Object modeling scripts
%%

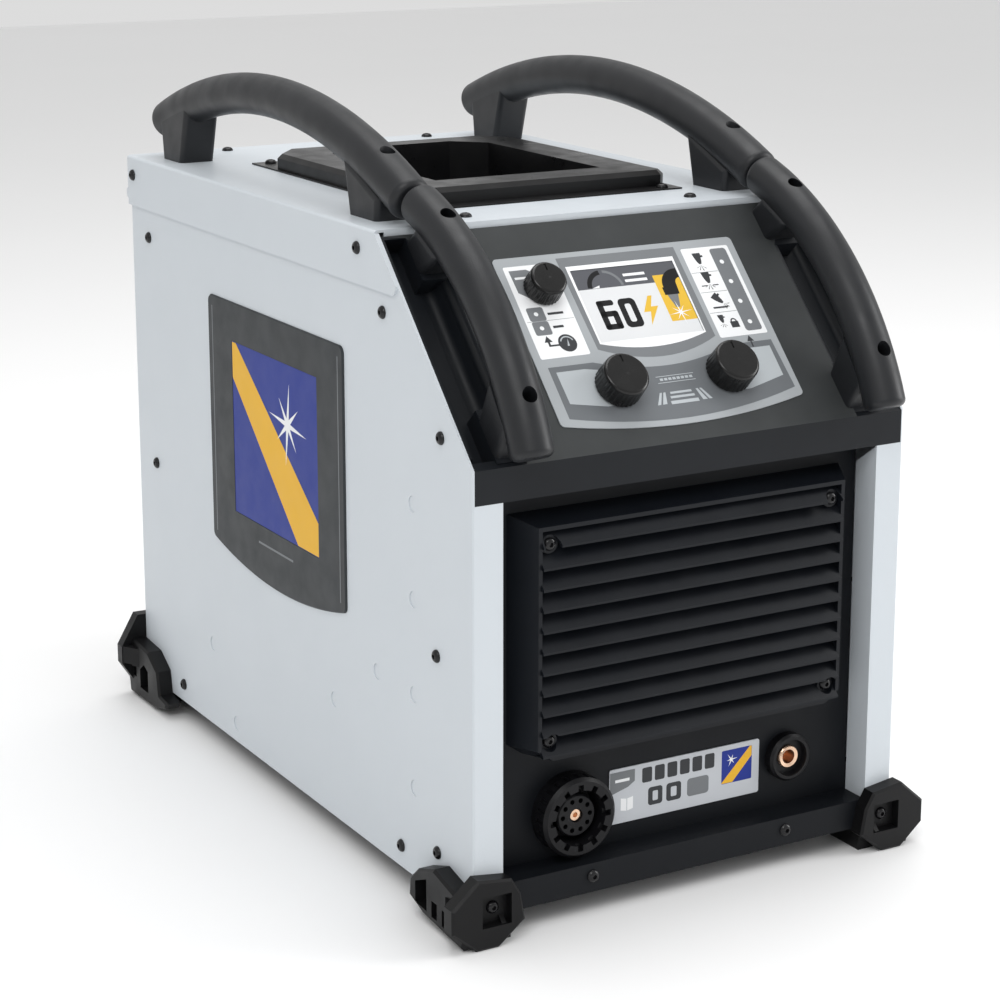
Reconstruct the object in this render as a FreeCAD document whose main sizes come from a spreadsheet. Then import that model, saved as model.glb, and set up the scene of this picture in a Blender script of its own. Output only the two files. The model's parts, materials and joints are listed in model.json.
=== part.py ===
import FreeCAD, Part
import math
import os
import Sketcher
from FreeCAD import Placement, Rotation, Vector

# Portable inverter plasma cutter. Sizes are in millimetres.
# The shapes are drawn in the case frame: x is across with 0 in the middle, y runs back from
# the front plane of the case, and z runs up from the bottom edge of the side panels. Every
# sub-part's Placement then carries it to the part's own frame, whose origin is the middle of
# the footprint at floor level, with +Z up and the front facing -Y.

doc = FreeCAD.newDocument("plasma_cutter")
table = doc.addObject("Spreadsheet::Sheet", "dims")

DRIVING = {
    "case_width": 298,
    "case_depth": 490,
    "case_top": 380,
    "front_height": 264,
    "lip_height": 20,
    "slant_run": 113.5,
    "slant_rise": 117.5,
    "sheet": 1.5,
    "skin": 3,
    "skirt_bottom": 347,
    "post_width": 19.5,
    "panel_setback": 20,
    "ledge_height": 18,
    "foot_drop": 15,
    "foot_reach": 10,
    "flank_reach": 11,
    "front_reach": 28.2,
    "rear_reach": 25,
    "fascia_half": 114,
    "channel_depth": 14,
    "handle_middle": 123,
    "handle_radius": 13.4,
    "bar_middle": 121,
    "bar_radius": 12.6,
    "label_half": 84,
    "label_top": 135,
    "label_thick": 0.6,
    "window_half": 36,
    "window_low": 71,
    "window_high": 122,
    "knob_offset": 38.4,
    "knob_along": 40.5,
    "knob_radius": 14.5,
    "knob_height": 15,
    "air_offset": 60,
    "air_along": 111,
    "air_radius": 11.75,
    "air_height": 13,
    "shaft_radius": 3,
    "run_gap": 0.05,
    "grille_half": 106.5,
    "grille_low": 86.5,
    "grille_high": 226,
    "blade_pitch": 12.4,
    "torch_across": 74.4,
    "torch_up": 45,
    "torch_radius": 24.5,
    "earth_across": 82,
    "earth_up": 49.5,
    "earth_radius": 15,
    "earth_bore": 4.5,
    "tray_half": 92,
    "tray_front": 175,
    "tray_back": 390,
    "tray_rise": 11,
    "well_half": 60,
    "well_front": 205,
    "well_back": 370,
    "well_floor": 355,
    "screw_radius": 3.9,
    "screw_shank": 1.9,
    "fan_across": 62,
    "fan_up": 200,
    "fan_half": 60,
    "gland_bore": 6.5,
    "inlet_radius": 5,
}


class Size:
    """A number that remembers the spreadsheet expression it came from."""

    def __init__(self, value, text):
        self.value = value
        self.text = text

    def __add__(self, other):
        return Size(self.value + number(other), f"({self.text} + {text(other)})")

    def __radd__(self, other):
        return Size(number(other) + self.value, f"({text(other)} + {self.text})")

    def __sub__(self, other):
        return Size(self.value - number(other), f"({self.text} - {text(other)})")

    def __rsub__(self, other):
        return Size(number(other) - self.value, f"({text(other)} - {self.text})")

    def __mul__(self, other):
        return Size(self.value * number(other), f"({self.text} * {text(other)})")

    def __rmul__(self, other):
        return Size(number(other) * self.value, f"({text(other)} * {self.text})")

    def __truediv__(self, other):
        return Size(self.value / number(other), f"({self.text} / {text(other)})")

    def __neg__(self):
        return Size(-self.value, f"(0 - {self.text})")


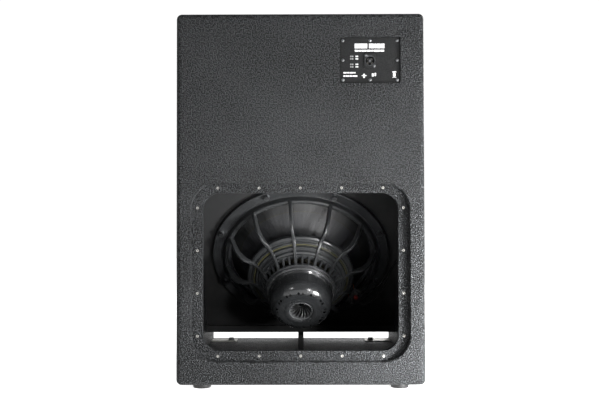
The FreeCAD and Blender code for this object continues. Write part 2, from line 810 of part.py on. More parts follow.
pot = turned("motor_pot", [
    (80.5, plate_rear), (80.5, plate_rear + 3), (pot_radius, plate_rear + 6),
    (pot_radius, pot_rear - pot_shoulder), (pot_radius - pot_shoulder, pot_rear), (42, pot_rear),
    (38, pot_rear + 1.5), (33, pot_rear + 1.5), (vent_radius, pot_rear - 1), (vent_radius, 182), (62, 182),
    (66, 178), (66, plate_rear),
], {3: pot_shoulder})
hole = drill(pot, "XY_Plane", pot_rear + 2,
             [(pot_hole_circle * sin(-5), pot_hole_circle * cos(-5))], pot_hole, 30)
around(pot, [hole], 12)

heat_sink = turned("vent_heat_sink", [
    (27, 184), (vent_radius - 0.1, 184), (vent_radius - 0.1, 196), (27, 196),
])
revolve(heat_sink, outline(sketch_on(heat_sink, "XZ_Plane"), [(5.5, 168), (8.5, 168), (8.5, 174), (5.5, 174)]))
fin = sketch_on(heat_sink, "XZ_Plane")
outline(fin, [(7.5, 168), (26, 168), (28, 184), (28, 196), (24, 195), (7.5, 174)])
around(heat_sink, [pad(heat_sink, fin, 1.8, middle=True)], fin_count)


# ------------------------------------------------------------------ terminals and their wires
def driver_point(radius, turn, level):
    """A point given by its radius, its clockwise angle from the top and its distance to the magnet."""
    way = math.radians(number_of(turn))
    across_baffle = Vector(radius * math.sin(way), radius * math.cos(way), level)
    middle = Vector(0, number_of(driver_y), number_of(driver_z))
    return middle + Rotation(Vector(1, 0, 0), 90 + number_of(tilt)).multVec(across_baffle)


def terminal_body(label, y=0):
    """A body on the terminal board: +X points out from the driver's axis and +Z away from the cone."""
    body = new_body(label)
    spin = Rotation(Vector(0, 0, 1), 90 - number_of(terminal_turn))
    lean = Rotation(Vector(1, 0, 0), 90 + number_of(tilt))
    place = Placement(driver_point(0, 0, 0), lean).multiply(Placement(Vector(), spin))
    offset = Placement(Vector(number_of(terminal_radius), number_of(y), number_of(terminal_level)), Rotation())
    body.Placement = place.multiply(offset)
    return body


board_sheet = 4
sleeve_height = 9
posts = [terminal_spread, -terminal_spread]
terminal_board = terminal_body("terminal_board")
face = sketch_on(terminal_board, "XY_Plane")
rounded(face, -10.5, -25, 11, 25, 3)
pad(terminal_board, face, board_sheet)
for y in posts:
    ring(terminal_board, board_sheet, sleeve_height, 3.7, 5.4, 0, y)


def terminal_button(label, y):
    """A sprung push button: its stem slides in the sleeve until the cap meets the sleeve's rim."""
    body = terminal_body(label, y)
    disc(body, board_sheet + button_travel + 0.5, sleeve_height, 3.4)
    disc(body, board_sheet + sleeve_height + button_travel, 4.5, 5.8)


terminal_button("terminal_button_red", terminal_spread)
terminal_button("terminal_button_black", -terminal_spread)


def cord(name, points, radius, share=0.45):
    """A round cord: straight runs joined by arcs as large as each pair of runs allows."""
    edges = []
    radii = []
    start = points[0]
    for before, corner, after in zip(points, points[1:], points[2:]):
        back, ahead = before - corner, after - corner
        reach = share * min(back.Length, ahead.Length)
        back.normalize()
        ahead.normalize()
        turn = math.pi - back.getAngle(ahead)
        arc_radius = reach / math.tan(turn / 2)
        radii.append(arc_radius)
        tangent_in = corner + back * reach
        tangent_out = corner + ahead * reach
        centre_way = (back + ahead).normalize()
        middle = corner + centre_way * (arc_radius / math.cos(turn / 2) - arc_radius)
        edges.append(Part.LineSegment(start, tangent_in).toShape())
        edges.append(Part.Arc(tangent_in, middle, tangent_out).toShape())
        start = tangent_out
    edges.append(Part.LineSegment(start, points[-1]).toShape())
    path = Part.Wire(edges)
    ends = Part.Circle(points[0], points[1] - points[0], radius).toShape()
    tube = path.makePipeShell([Part.Wire([ends])], True, False)
    expected = math.pi * radius**2 * path.Length
    print(f"{name}: length {path.Length:.0f}, volume ratio {tube.Volume / expected:.4f}, "
          f"radii {min(radii):.0f} to {max(radii):.0f}")
    return tube


def cords(label, *tubes):
    """One or more cords as one sub-part."""
    item = doc.addObject("Part::Feature", "Cord")
    item.Shape = Part.makeCompound(tubes)
    return keep(item, label)


# each wire leaves its terminal, sags, climbs behind the ledge and up the side to the socket's tags
sleeve_side = number_of(terminal_radius) + 7.6
wire_level = number_of(terminal_level) + board_sheet + 5
post_turn = math.degrees(math.atan(number_of(terminal_spread) / number_of(terminal_radius)))
upper_post = driver_point(sleeve_side, number_of(terminal_turn) - post_turn, wire_level)
lower_post = driver_point(sleeve_side, number_of(terminal_turn) + post_turn, wire_level)
tag_y = number_of(plate_face) + number_of(socket_depth) + 8.2
rise = 255.6
negative_route = [
    lower_post, Vector(149, -34, 164), Vector(161, -44, 161), Vector(176, -62, 171), Vector(192, -112, 191),
    Vector(206, -170, 226), Vector(215, -230, 262), Vector(228, -283, 290), Vector(248, -297, 330),
    Vector(rise, -297.5, 380), Vector(rise + 0.4, -297, 450), Vector(rise, -297.5, 520),
    Vector(rise + 0.4, -297, 600), Vector(rise, -297.5, 670), Vector(248, -297, 715),
    Vector(220, -300, 738), Vector(190, -307, 746), Vector(172, tag_y + 4, 747),
    Vector(162.9, tag_y, 744.7),
]
positive_route = [
    upper_post, Vector(156, -52, 190), Vector(176, -78, 201), Vector(196, -120, 217), Vector(210, -170, 244),
    Vector(219, -226, 274), Vector(234, -280, 300), Vector(250, -293, 340),
    Vector(rise, -293.4, 390), Vector(rise + 0.4, -293.2, 460), Vector(rise, -293.4, 530),
    Vector(rise + 0.4, -293.2, 610), Vector(rise, -293.4, 680), Vector(244, -292, 726),
    Vector(212, -294, 752), Vector(180, -302, 762), Vector(160, tag_y + 4, 757),
    Vector(153.2, tag_y, 745.2),
]
cords("wire_negative", cord("negative wire", negative_route, number_of(wire_radius)))
cords("wire_positive", cord("positive wire", positive_route, number_of(wire_radius)))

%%

§ **WRITTEN REQUEST**
Using the entries above, return exactly the lines from the line with "The FreeCAD and" to the line with "return middle +", counting both of those lines.

§ **THE ANSWER**
The FreeCAD and Blender code for this object continues. Write part 2, from line 810 of part.py on. More parts follow.
pot = turned("motor_pot", [
    (80.5, plate_rear), (80.5, plate_rear + 3), (pot_radius, plate_rear + 6),
    (pot_radius, pot_rear - pot_shoulder), (pot_radius - pot_shoulder, pot_rear), (42, pot_rear),
    (38, pot_rear + 1.5), (33, pot_rear + 1.5), (vent_radius, pot_rear - 1), (vent_radius, 182), (62, 182),
    (66, 178), (66, plate_rear),
], {3: pot_shoulder})
hole = drill(pot, "XY_Plane", pot_rear + 2,
             [(pot_hole_circle * sin(-5), pot_hole_circle * cos(-5))], pot_hole, 30)
around(pot, [hole], 12)

heat_sink = turned("vent_heat_sink", [
    (27, 184), (vent_radius - 0.1, 184), (vent_radius - 0.1, 196), (27, 196),
])
revolve(heat_sink, outline(sketch_on(heat_sink, "XZ_Plane"), [(5.5, 168), (8.5, 168), (8.5, 174), (5.5, 174)]))
fin = sketch_on(heat_sink, "XZ_Plane")
outline(fin, [(7.5, 168), (26, 168), (28, 184), (28, 196), (24, 195), (7.5, 174)])
around(heat_sink, [pad(heat_sink, fin, 1.8, middle=True)], fin_count)


# ------------------------------------------------------------------ terminals and their wires
def driver_point(radius, turn, level):
    """A point given by its radius, its clockwise angle from the top and its distance to the magnet."""
    way = math.radians(number_of(turn))
    across_baffle = Vector(radius * math.sin(way), radius * math.cos(way), level)
    middle = Vector(0, number_of(driver_y), number_of(driver_z))
    return middle + Rotation(Vector(1, 0, 0), 90 + number_of(tilt)).multVec(across_baffle)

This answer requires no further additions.